→ Goal of the exercise:
Write each line out again exactly as written.

→ Given data:
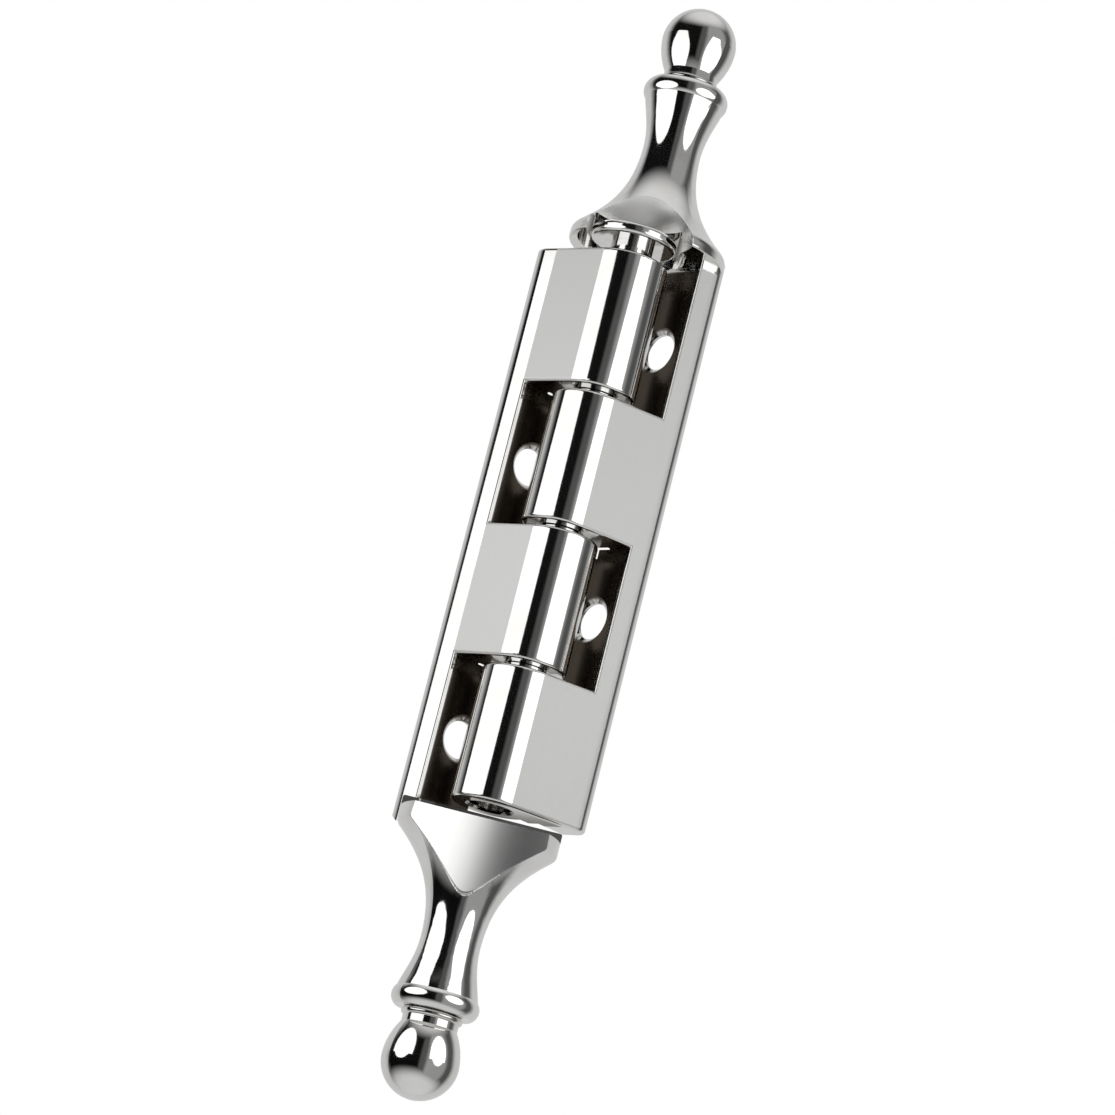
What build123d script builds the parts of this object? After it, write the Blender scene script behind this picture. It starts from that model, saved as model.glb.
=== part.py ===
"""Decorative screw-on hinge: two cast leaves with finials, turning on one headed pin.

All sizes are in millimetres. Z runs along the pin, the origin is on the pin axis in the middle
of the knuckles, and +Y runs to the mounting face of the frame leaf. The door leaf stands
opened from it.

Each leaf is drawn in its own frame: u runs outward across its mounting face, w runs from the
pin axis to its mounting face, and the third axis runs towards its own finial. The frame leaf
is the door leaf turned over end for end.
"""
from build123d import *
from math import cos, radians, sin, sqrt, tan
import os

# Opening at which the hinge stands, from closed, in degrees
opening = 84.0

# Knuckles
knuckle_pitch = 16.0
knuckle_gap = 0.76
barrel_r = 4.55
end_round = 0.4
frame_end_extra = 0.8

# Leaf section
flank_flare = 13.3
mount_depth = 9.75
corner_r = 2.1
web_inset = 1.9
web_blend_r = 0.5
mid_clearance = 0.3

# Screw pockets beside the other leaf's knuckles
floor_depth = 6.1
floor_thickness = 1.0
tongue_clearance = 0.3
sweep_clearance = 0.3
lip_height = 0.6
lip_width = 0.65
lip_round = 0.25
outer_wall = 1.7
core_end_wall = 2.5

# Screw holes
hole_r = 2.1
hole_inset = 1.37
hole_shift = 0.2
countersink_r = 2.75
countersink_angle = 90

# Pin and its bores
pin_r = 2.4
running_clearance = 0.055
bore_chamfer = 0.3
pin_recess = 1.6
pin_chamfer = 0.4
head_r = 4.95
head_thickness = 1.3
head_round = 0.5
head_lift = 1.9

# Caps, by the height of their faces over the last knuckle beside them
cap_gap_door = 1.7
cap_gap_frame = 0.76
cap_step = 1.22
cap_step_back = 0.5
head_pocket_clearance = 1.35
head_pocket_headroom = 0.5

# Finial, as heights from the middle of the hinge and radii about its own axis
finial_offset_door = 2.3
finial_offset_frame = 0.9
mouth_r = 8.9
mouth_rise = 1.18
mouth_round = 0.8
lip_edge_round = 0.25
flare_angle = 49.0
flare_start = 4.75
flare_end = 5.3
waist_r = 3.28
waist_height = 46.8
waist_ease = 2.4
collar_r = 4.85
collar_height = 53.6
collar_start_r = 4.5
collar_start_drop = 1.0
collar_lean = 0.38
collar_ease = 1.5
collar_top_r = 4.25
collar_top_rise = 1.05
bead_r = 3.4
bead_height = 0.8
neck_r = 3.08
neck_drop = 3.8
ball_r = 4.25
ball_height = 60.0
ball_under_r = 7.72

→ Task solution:
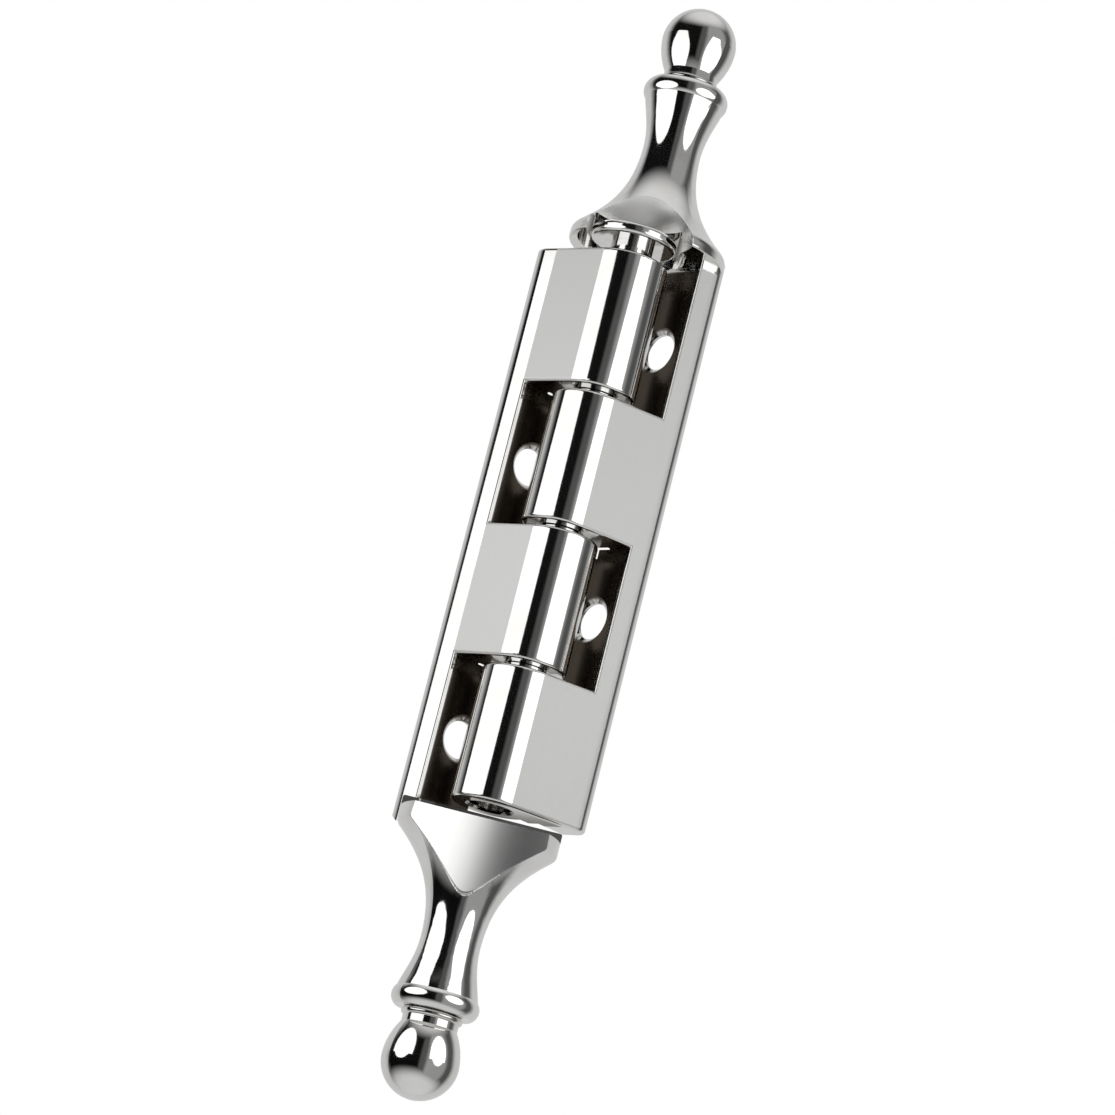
What build123d script builds the parts of this object? After it, write the Blender scene script behind this picture. It starts from that model, saved as model.glb.
=== part.py ===
"""Decorative screw-on hinge: two cast leaves with finials, turning on one headed pin.

All sizes are in millimetres. Z runs along the pin, the origin is on the pin axis in the middle
of the knuckles, and +Y runs to the mounting face of the frame leaf. The door leaf stands
opened from it.

Each leaf is drawn in its own frame: u runs outward across its mounting face, w runs from the
pin axis to its mounting face, and the third axis runs towards its own finial. The frame leaf
is the door leaf turned over end for end.
"""
from build123d import *
from math import cos, radians, sin, sqrt, tan
import os

# Opening at which the hinge stands, from closed, in degrees
opening = 84.0

# Knuckles
knuckle_pitch = 16.0
knuckle_gap = 0.76
barrel_r = 4.55
end_round = 0.4
frame_end_extra = 0.8

# Leaf section
flank_flare = 13.3
mount_depth = 9.75
corner_r = 2.1
web_inset = 1.9
web_blend_r = 0.5
mid_clearance = 0.3

# Screw pockets beside the other leaf's knuckles
floor_depth = 6.1
floor_thickness = 1.0
tongue_clearance = 0.3
sweep_clearance = 0.3
lip_height = 0.6
lip_width = 0.65
lip_round = 0.25
outer_wall = 1.7
core_end_wall = 2.5

# Screw holes
hole_r = 2.1
hole_inset = 1.37
hole_shift = 0.2
countersink_r = 2.75
countersink_angle = 90

# Pin and its bores
pin_r = 2.4
running_clearance = 0.055
bore_chamfer = 0.3
pin_recess = 1.6
pin_chamfer = 0.4
head_r = 4.95
head_thickness = 1.3
head_round = 0.5
head_lift = 1.9

# Caps, by the height of their faces over the last knuckle beside them
cap_gap_door = 1.7
cap_gap_frame = 0.76
cap_step = 1.22
cap_step_back = 0.5
head_pocket_clearance = 1.35
head_pocket_headroom = 0.5

# Finial, as heights from the middle of the hinge and radii about its own axis
finial_offset_door = 2.3
finial_offset_frame = 0.9
mouth_r = 8.9
mouth_rise = 1.18
mouth_round = 0.8
lip_edge_round = 0.25
flare_angle = 49.0
flare_start = 4.75
flare_end = 5.3
waist_r = 3.28
waist_height = 46.8
waist_ease = 2.4
collar_r = 4.85
collar_height = 53.6
collar_start_r = 4.5
collar_start_drop = 1.0
collar_lean = 0.38
collar_ease = 1.5
collar_top_r = 4.25
collar_top_rise = 1.05
bead_r = 3.4
bead_height = 0.8
neck_r = 3.08
neck_drop = 3.8
ball_r = 4.25
ball_height = 60.0
ball_under_r = 7.72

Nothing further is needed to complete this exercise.